*INSTRUCTION*. Report how many lines of these entries hold the string "bending"; reply with the number alone.

*EXTRACTED RECORDS*.
━━━━
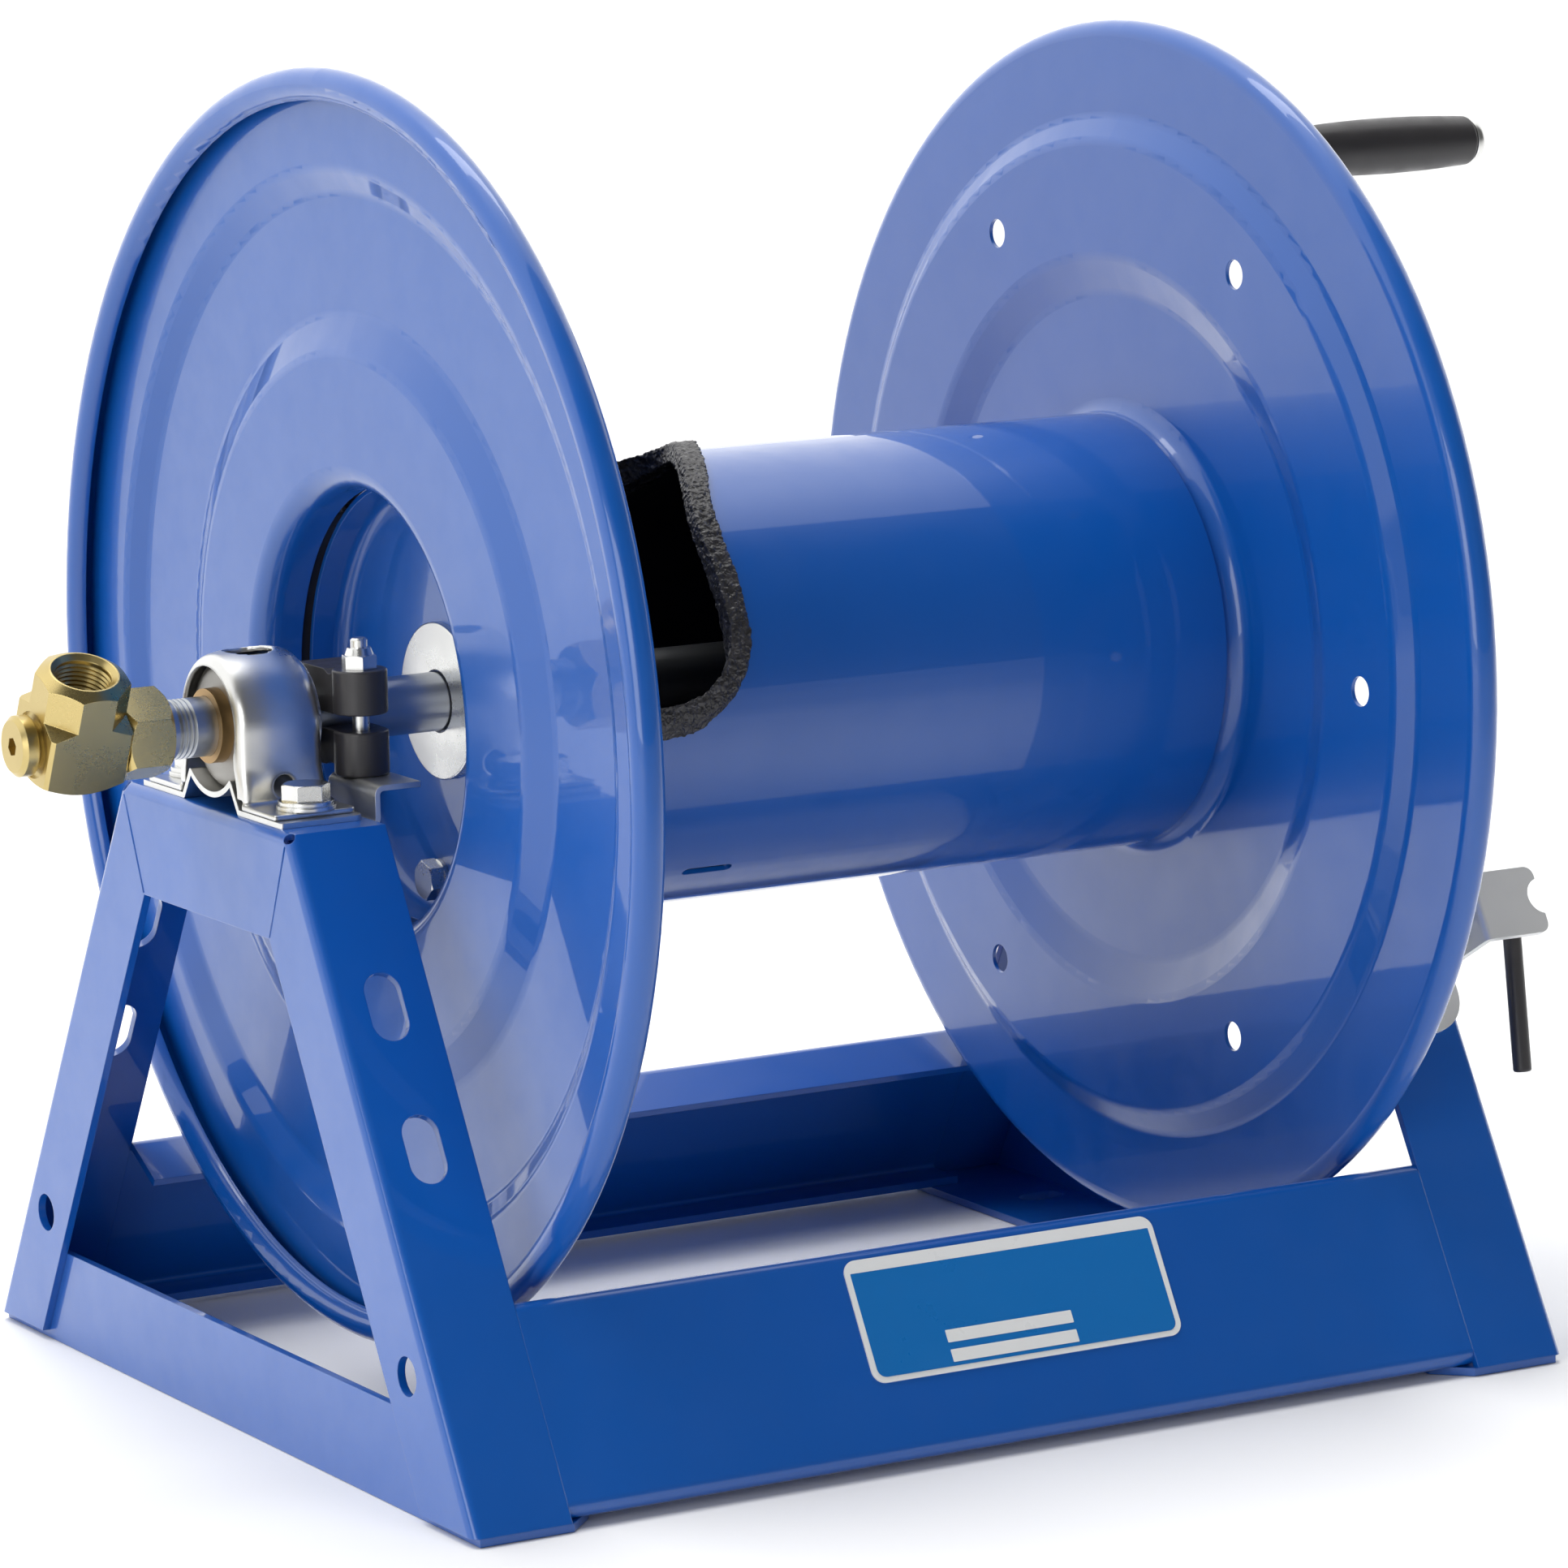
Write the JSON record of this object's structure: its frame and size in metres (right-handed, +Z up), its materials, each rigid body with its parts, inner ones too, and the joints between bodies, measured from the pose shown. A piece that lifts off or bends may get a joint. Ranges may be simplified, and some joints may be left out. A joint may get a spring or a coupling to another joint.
{
  "type": "hose reel",
  "caption": "Hand-cranked fire hose reel: a drum between ribbed discs on a base with A stands, with an inlet swivel, drag brake, crank and pin lock.",
  "frame": {"origin": "on the floor, at the centre of the four slotted base holes, under the middle of the drum", "axes": "+X along the axle from the inlet to the crank, +Z up, +Y to the back, away from the name plate"},
  "size_m": [0.6429, 0.4572, 0.4826],
  "materials": {
    "blue_coat": "glossy blue powder coat with slight orange peel",
    "label": "satin printed sheet, blank",
    "zinc_pressing": "bright zinc plate, lightly scuffed",
    "cast_insert": "dark machined casting",
    "bronze": "dull sintered bronze",
    "zinc_hardware": "bright zinc plate",
    "pipe_steel": "grey plated pipe",
    "brass": "machined brass, slightly tarnished",
    "black_rubber": "crinkled black rubber",
    "black_plastic": "satin black moulding"
  },
  "bodies": {
    "frame": {"near_stand": "blue_coat", "far_stand": "blue_coat", "near_crossbar": "blue_coat", "far_crossbar": "blue_coat", "front_rail": "blue_coat", "back_rail": "blue_coat", "name_plate": "label", "near_bearing_cradle": "zinc_pressing", "far_bearing_cradle": "zinc_pressing", "near_bearing_cap": "zinc_pressing", "far_bearing_cap": "zinc_pressing", "near_bearing_insert": "cast_insert", "far_bearing_insert": "cast_insert", "near_bearing_bush": "bronze", "far_bearing_bush": "bronze", "bearing_bolts": "zinc_hardware", "bearing_washers": "zinc_hardware", "bearing_nuts": "zinc_hardware", "brake_bracket": "zinc_pressing", "brake_lower_shoe": "black_plastic", "brake_upper_shoe": "black_plastic", "brake_bolt": "zinc_hardware", "brake_nut": "zinc_hardware", "lock_bracket": "zinc_pressing", "lock_bolts": "zinc_hardware", "lock_nuts": "zinc_hardware"},
    "drum": {"near_disc": "blue_coat", "far_disc": "blue_coat", "drum_shell": "blue_coat", "slot_trim": "black_rubber", "near_hub_cup": "blue_coat", "far_hub_cup": "blue_coat", "near_hub_washer": "zinc_hardware", "far_hub_washer": "zinc_hardware", "tie_rods": "zinc_hardware", "tie_rod_nuts": "zinc_hardware", "axle": "pipe_steel", "riser_stub": "pipe_steel", "riser_elbow": "pipe_steel", "outlet_nipple": "pipe_steel", "crank_hub": "zinc_hardware", "crank_arm": "zinc_hardware", "crank_set_screw": "zinc_hardware", "grip_spindle": "zinc_hardware", "swivel_stem": "brass"},
    "crank_grip": {"crank_grip": "black_plastic"},
    "swivel": {"swivel_body": "brass", "swivel_end_cap": "brass", "swivel_seal": "black_rubber"},
    "lock_collar": {"lock_clip": "zinc_hardware", "lock_spring": "zinc_hardware"},
    "lock_pin": {"lock_pin": "zinc_hardware", "lock_handle_sleeve": "black_plastic"}
  },
  "joints": [
    {"name": "drum_spin", "type": "hinge", "parent": "frame", "child": "drum", "pos_m": [0, 0, 0.254], "axis": [1, 0, 0], "continuous": true},
    {"name": "grip_spin", "type": "hinge", "parent": "drum", "child": "crank_grip", "pos_m": [0.3, 0.03, 0.426], "axis": [1, 0, 0], "continuous": true},
    {"name": "swivel_turn", "type": "hinge", "parent": "drum", "child": "swivel", "pos_m": [-0.28, 0, 0.254], "axis": [1, 0, 0], "continuous": true},
    {"name": "lock_pull", "type": "slide", "parent": "frame", "child": "lock_collar", "axis": [1, 0, 0], "range_m": [0, 0.009], "stiffness_N_per_m": 300, "springref_m": -0.02},
    {"name": "lock_turn", "type": "hinge", "parent": "lock_collar", "child": "lock_pin", "pos_m": [0.2, -0.13083, 0.15459], "axis": [1, 0, 0], "range_deg": [-5, 100]}
  ]
}
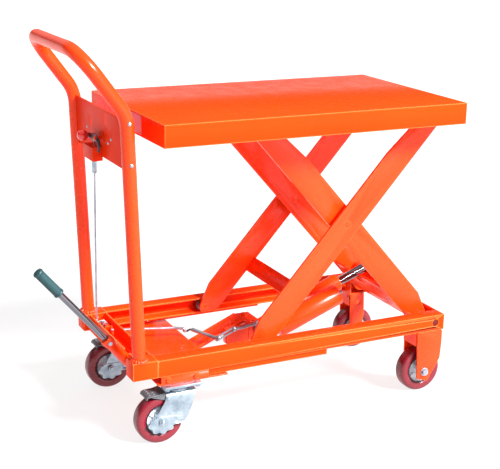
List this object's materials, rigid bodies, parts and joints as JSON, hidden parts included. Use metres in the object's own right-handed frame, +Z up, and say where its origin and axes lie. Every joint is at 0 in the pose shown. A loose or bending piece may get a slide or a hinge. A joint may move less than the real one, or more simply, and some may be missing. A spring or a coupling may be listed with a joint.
{
  "type": "scissor lift table",
  "caption": "Wheeled scissor lift table with a flat top, a bent push handle, a foot pump lever and swivel casters with brakes.",
  "frame": {"origin": "middle of the footprint, on the floor under the wheels", "axes": "+X from the push handle towards the fixed wheels, +Y across to the left when facing +X, +Z up"},
  "size_m": [1.1354, 0.52, 1.0061],
  "materials": {
    "orange_paint": "gloss powder coat",
    "zinc": "bright zinc plate",
    "chrome": "polished",
    "steel": "machined",
    "tyre": "smooth polyurethane",
    "hub": "satin",
    "black": "moulded, studded",
    "grip": "ribbed",
    "red_knob": "gloss",
    "plate": "blank satin plate"
  },
  "bodies": {
    "base": {"base_rail_near": "orange_paint", "base_rail_far": "orange_paint", "handle_crossbeam": "orange_paint", "deck_pan": "orange_paint", "front_crossbeam": "orange_paint", "wheel_bracket_near": "orange_paint", "wheel_bracket_far": "orange_paint", "handle_tube_near": "orange_paint", "handle_tube_far": "orange_paint", "handle_plate": "orange_paint", "base_pivot_shaft": "orange_paint", "caster_mount_near": "zinc", "caster_mount_far": "zinc", "frame_bolts": "zinc", "pump_support": "orange_paint", "pump_block": "orange_paint", "release_bracket": "orange_paint", "linkage_brackets": "orange_paint"},
    "swivel_near": {"caster_fork_near": "zinc"},
    "swivel_far": {"caster_fork_far": "zinc"},
    "pedal_near": {"brake_pedal_near": "black"},
    "pedal_far": {"brake_pedal_far": "black"},
    "caster_wheel_near": {"caster_tyre_near": "tyre", "caster_hub_near": "hub"},
    "caster_wheel_far": {"caster_tyre_far": "tyre", "caster_hub_far": "hub"},
    "front_wheel_near": {"front_tyre_near": "tyre", "front_hub_near": "hub"},
    "front_wheel_far": {"front_tyre_far": "tyre", "front_hub_far": "hub"},
    "inner_arms": {"inner_arm_near": "orange_paint", "inner_arm_far": "orange_paint", "inner_cross_members": "orange_paint", "cylinder_lugs": "orange_paint", "inner_roller_pins": "steel"},
    "outer_arms": {"outer_arm_near": "orange_paint", "outer_arm_far": "orange_paint", "outer_cross_plate": "orange_paint", "outer_arm_pins": "orange_paint"},
    "table": {"table_top": "orange_paint", "table_channels": "orange_paint", "table_pin_brackets": "orange_paint", "name_plate": "plate"},
    "base_roller_near": {"base_roller_near": "steel"},
    "base_roller_far": {"base_roller_far": "steel"},
    "table_roller_near": {"table_roller_near": "steel"},
    "table_roller_far": {"table_roller_far": "steel"},
    "cylinder": {"cylinder_barrel": "orange_paint", "oil_tank": "orange_paint"},
    "ram": {"piston_rod": "chrome"},
    "foot_lever": {"lever_socket": "orange_paint", "lever_bar": "chrome", "lever_grip": "grip"},
    "plunger": {"pump_plunger": "zinc"},
    "release_lever": {"release_lever": "steel", "release_knob": "red_knob"},
    "release_rod": {"release_rod": "zinc"},
    "bell_crank": {"bell_crank": "zinc"},
    "tie_rod": {"tie_rod": "zinc"},
    "valve_lever": {"valve_lever": "steel"}
  },
  "joints": [
    {"name": "lift", "type": "hinge", "parent": "base", "child": "inner_arms", "pos_m": [0.532, 0, 0.203], "axis": [0, -1, 0], "range_deg": [0, 40]},
    {"name": "arm_cross", "type": "hinge", "parent": "inner_arms", "child": "outer_arms", "pos_m": [0.26643, 0, 0.50212], "axis": [0, -1, 0], "range_deg": [-80, 0]},
    {"name": "table_tilt", "type": "hinge", "parent": "outer_arms", "child": "table", "pos_m": [0.532, 0, 0.80124], "axis": [0, -1, 0], "range_deg": [0, 40]},
    {"name": "base_roller_near_spin", "type": "hinge", "parent": "outer_arms", "child": "base_roller_near", "pos_m": [0.00086, -0.192, 0.203], "axis": [0, 1, 0], "continuous": true},
    {"name": "base_roller_far_spin", "type": "hinge", "parent": "outer_arms", "child": "base_roller_far", "pos_m": [0.00086, 0.192, 0.203], "axis": [0, 1, 0], "continuous": true},
    {"name": "table_roller_near_spin", "type": "hinge", "parent": "inner_arms", "child": "table_roller_near", "pos_m": [0.00086, -0.153, 0.80124], "axis": [0, 1, 0], "continuous": true},
    {"name": "table_roller_far_spin", "type": "hinge", "parent": "inner_arms", "child": "table_roller_far", "pos_m": [0.00086, 0.153, 0.80124], "axis": [0, 1, 0], "continuous": true},
    {"name": "front_wheel_near_spin", "type": "hinge", "parent": "base", "child": "front_wheel_near", "pos_m": [0.504, -0.178, 0.0625], "axis": [0, 1, 0], "continuous": true},
    {"name": "front_wheel_far_spin", "type": "hinge", "parent": "base", "child": "front_wheel_far", "pos_m": [0.504, 0.178, 0.0625], "axis": [0, 1, 0], "continuous": true},
    {"name": "swivel_near", "type": "hinge", "parent": "base", "child": "swivel_near", "pos_m": [-0.232, -0.19, 0.15], "axis": [0, 0, 1], "continuous": true},
    {"name": "swivel_far", "type": "hinge", "parent": "base", "child": "swivel_far", "pos_m": [-0.232, 0.19, 0.15], "axis": [0, 0, 1], "continuous": true},
    {"name": "caster_wheel_near_spin", "type": "hinge", "parent": "swivel_near", "child": "caster_wheel_near", "pos_m": [-0.282, -0.19, 0.0625], "axis": [0, 1, 0], "continuous": true},
    {"name": "caster_wheel_far_spin", "type": "hinge", "parent": "swivel_far", "child": "caster_wheel_far", "pos_m": [-0.282, 0.19, 0.0625], "axis": [0, 1, 0], "continuous": true},
    {"name": "brake_near", "type": "hinge", "parent": "swivel_near", "child": "pedal_near", "pos_m": [-0.265, -0.19, 0.122], "axis": [0, -1, 0], "range_deg": [0, 8]},
    {"name": "brake_far", "type": "hinge", "parent": "swivel_far", "child": "pedal_far", "pos_m": [-0.265, 0.19, 0.122], "axis": [0, -1, 0], "range_deg": [0, 8]},
    {"name": "cylinder_pivot", "type": "hinge", "parent": "base", "child": "cylinder", "pos_m": [0.105, 0.027, 0.1766], "axis": [0, 1, 0], "range_deg": [0, 5.4]},
    {"name": "ram_slide", "type": "slide", "parent": "cylinder", "child": "ram", "axis": [-0.9351, 0, -0.3545], "range_m": [0, 0.0818]},
    {"name": "foot_lever", "type": "hinge", "parent": "base", "child": "foot_lever", "pos_m": [-0.328, -0.12, 0.191], "axis": [0, -1, 0], "range_deg": [0, 30]},
    {"name": "plunger_slide", "type": "slide", "parent": "base", "child": "plunger", "axis": [1, 0, 0], "range_m": [0, 0.008]},
    {"name": "release_lever", "type": "hinge", "parent": "base", "child": "release_lever", "pos_m": [-0.37317, -0.022, 0.75381], "axis": [0.9992, 0, 0.0401], "range_deg": [0, 10]},
    {"name": "release_rod_slide", "type": "slide", "parent": "base", "child": "release_rod", "axis": [-0.0656, -0.2149, 0.9744], "range_m": [0, 0.008]},
    {"name": "bell_crank", "type": "hinge", "parent": "base", "child": "bell_crank", "pos_m": [-0.311, 0.127, 0.21], "axis": [0, 1, 0], "range_deg": [0, 24]},
    {"name": "tie_rod_slide", "type": "slide", "parent": "base", "child": "tie_rod", "axis": [-1, 0, 0], "range_m": [0, 0.006]},
    {"name": "valve_lever", "type": "hinge", "parent": "base", "child": "valve_lever", "pos_m": [0.062, -0.05, 0.196], "axis": [0, -1, 0], "range_deg": [0, 16]}
  ],
  "couplings": [
    {"joint": "arm_cross", "follows": "lift", "ratio": -2},
    {"joint": "table_tilt", "follows": "lift", "ratio": 1},
    {"joint": "cylinder_pivot", "follows": "lift", "ratio": 0.12237},
    {"joint": "ram_slide", "follows": "lift", "m_per_rad": 0.1158},
    {"joint": "plunger_slide", "follows": "foot_lever", "m_per_rad": 0.0136},
    {"joint": "release_rod_slide", "follows": "release_lever", "m_per_rad": 0.042},
    {"joint": "bell_crank", "follows": "release_lever", "ratio": 2.333},
    {"joint": "tie_rod_slide", "follows": "release_lever", "m_per_rad": 0.0327},
    {"joint": "valve_lever", "follows": "release_lever", "ratio": 1.486}
  ]
}
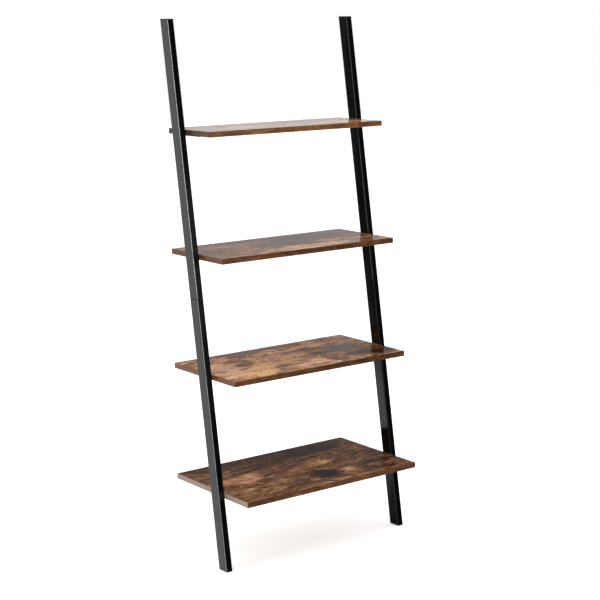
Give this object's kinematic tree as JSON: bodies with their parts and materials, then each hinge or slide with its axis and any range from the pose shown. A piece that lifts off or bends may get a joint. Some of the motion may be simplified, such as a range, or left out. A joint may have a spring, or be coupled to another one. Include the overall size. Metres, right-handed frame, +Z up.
{
  "type": "ladder shelf",
  "caption": "Leaning ladder shelf: black steel tube uprights lean back to a wall and hold wood-look boards that get shallower towards the top.",
  "frame": {"origin": "on the floor, under the middle of the shelf's overall box", "axes": "+X to the right seen from the front, +Y back to the wall the shelf leans on, +Z up"},
  "size_m": [0.64, 0.35, 1.5],
  "materials": {
    "upright_steel": "satin black powder coat",
    "black_plastic": "finely textured black plastic",
    "rustic_wood": "satin laminate, rustic brown with tan streaks and dark patches",
    "wood_band": "satin edge strip printed with brown wood grain",
    "bare_steel": "zinc plated",
    "black_screw": "black oxide"
  },
  "bodies": {
    "root": {"upright_lower_left": "upright_steel", "upright_lower_right": "upright_steel", "upright_upper_left": "upright_steel", "upright_upper_right": "upright_steel", "splice_sleeve_left": "bare_steel", "splice_sleeve_right": "bare_steel", "foot_left": "black_plastic", "foot_right": "black_plastic", "cap_left": "black_plastic", "cap_right": "black_plastic", "splice_screw_lower_left": "black_screw", "splice_screw_lower_right": "black_screw", "splice_screw_upper_left": "black_screw", "splice_screw_upper_right": "black_screw", "board_350": "rustic_wood", "edge_350_front": "wood_band", "edge_350_rear": "wood_band", "edge_350_left": "wood_band", "edge_350_right": "wood_band", "bracket_350_left": "upright_steel", "bracket_350_right": "upright_steel", "screw_350_left_front": "bare_steel", "screw_350_left_rear": "bare_steel", "screw_350_right_front": "bare_steel", "screw_350_right_rear": "bare_steel", "board_300": "rustic_wood", "edge_300_front": "wood_band", "edge_300_rear": "wood_band", "edge_300_left": "wood_band", "edge_300_right": "wood_band", "bracket_300_left": "upright_steel", "bracket_300_right": "upright_steel", "screw_300_left_front": "bare_steel", "screw_300_left_rear": "bare_steel", "screw_300_right_front": "bare_steel", "screw_300_right_rear": "bare_steel", "board_250": "rustic_wood", "edge_250_front": "wood_band", "edge_250_rear": "wood_band", "edge_250_left": "wood_band", "edge_250_right": "wood_band", "bracket_250_left": "upright_steel", "bracket_250_right": "upright_steel", "screw_250_left_front": "bare_steel", "screw_250_left_rear": "bare_steel", "screw_250_right_front": "bare_steel", "screw_250_right_rear": "bare_steel", "board_200": "rustic_wood", "edge_200_front": "wood_band", "edge_200_rear": "wood_band", "edge_200_left": "wood_band", "edge_200_right": "wood_band", "bracket_200_left": "upright_steel", "bracket_200_right": "upright_steel", "screw_200_left_front": "bare_steel", "screw_200_left_rear": "bare_steel", "screw_200_right_front": "bare_steel", "screw_200_right_rear": "bare_steel"}
  },
  "joints": []
}
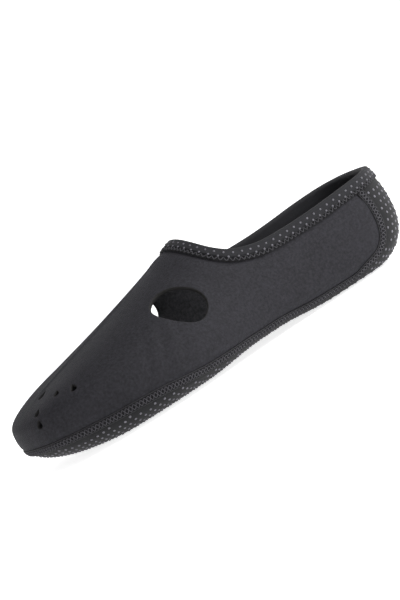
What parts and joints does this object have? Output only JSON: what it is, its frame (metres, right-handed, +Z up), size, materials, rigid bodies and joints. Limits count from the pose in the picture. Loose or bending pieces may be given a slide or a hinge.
━━━━
*RESPONSE TO THE EXERCISE*. 2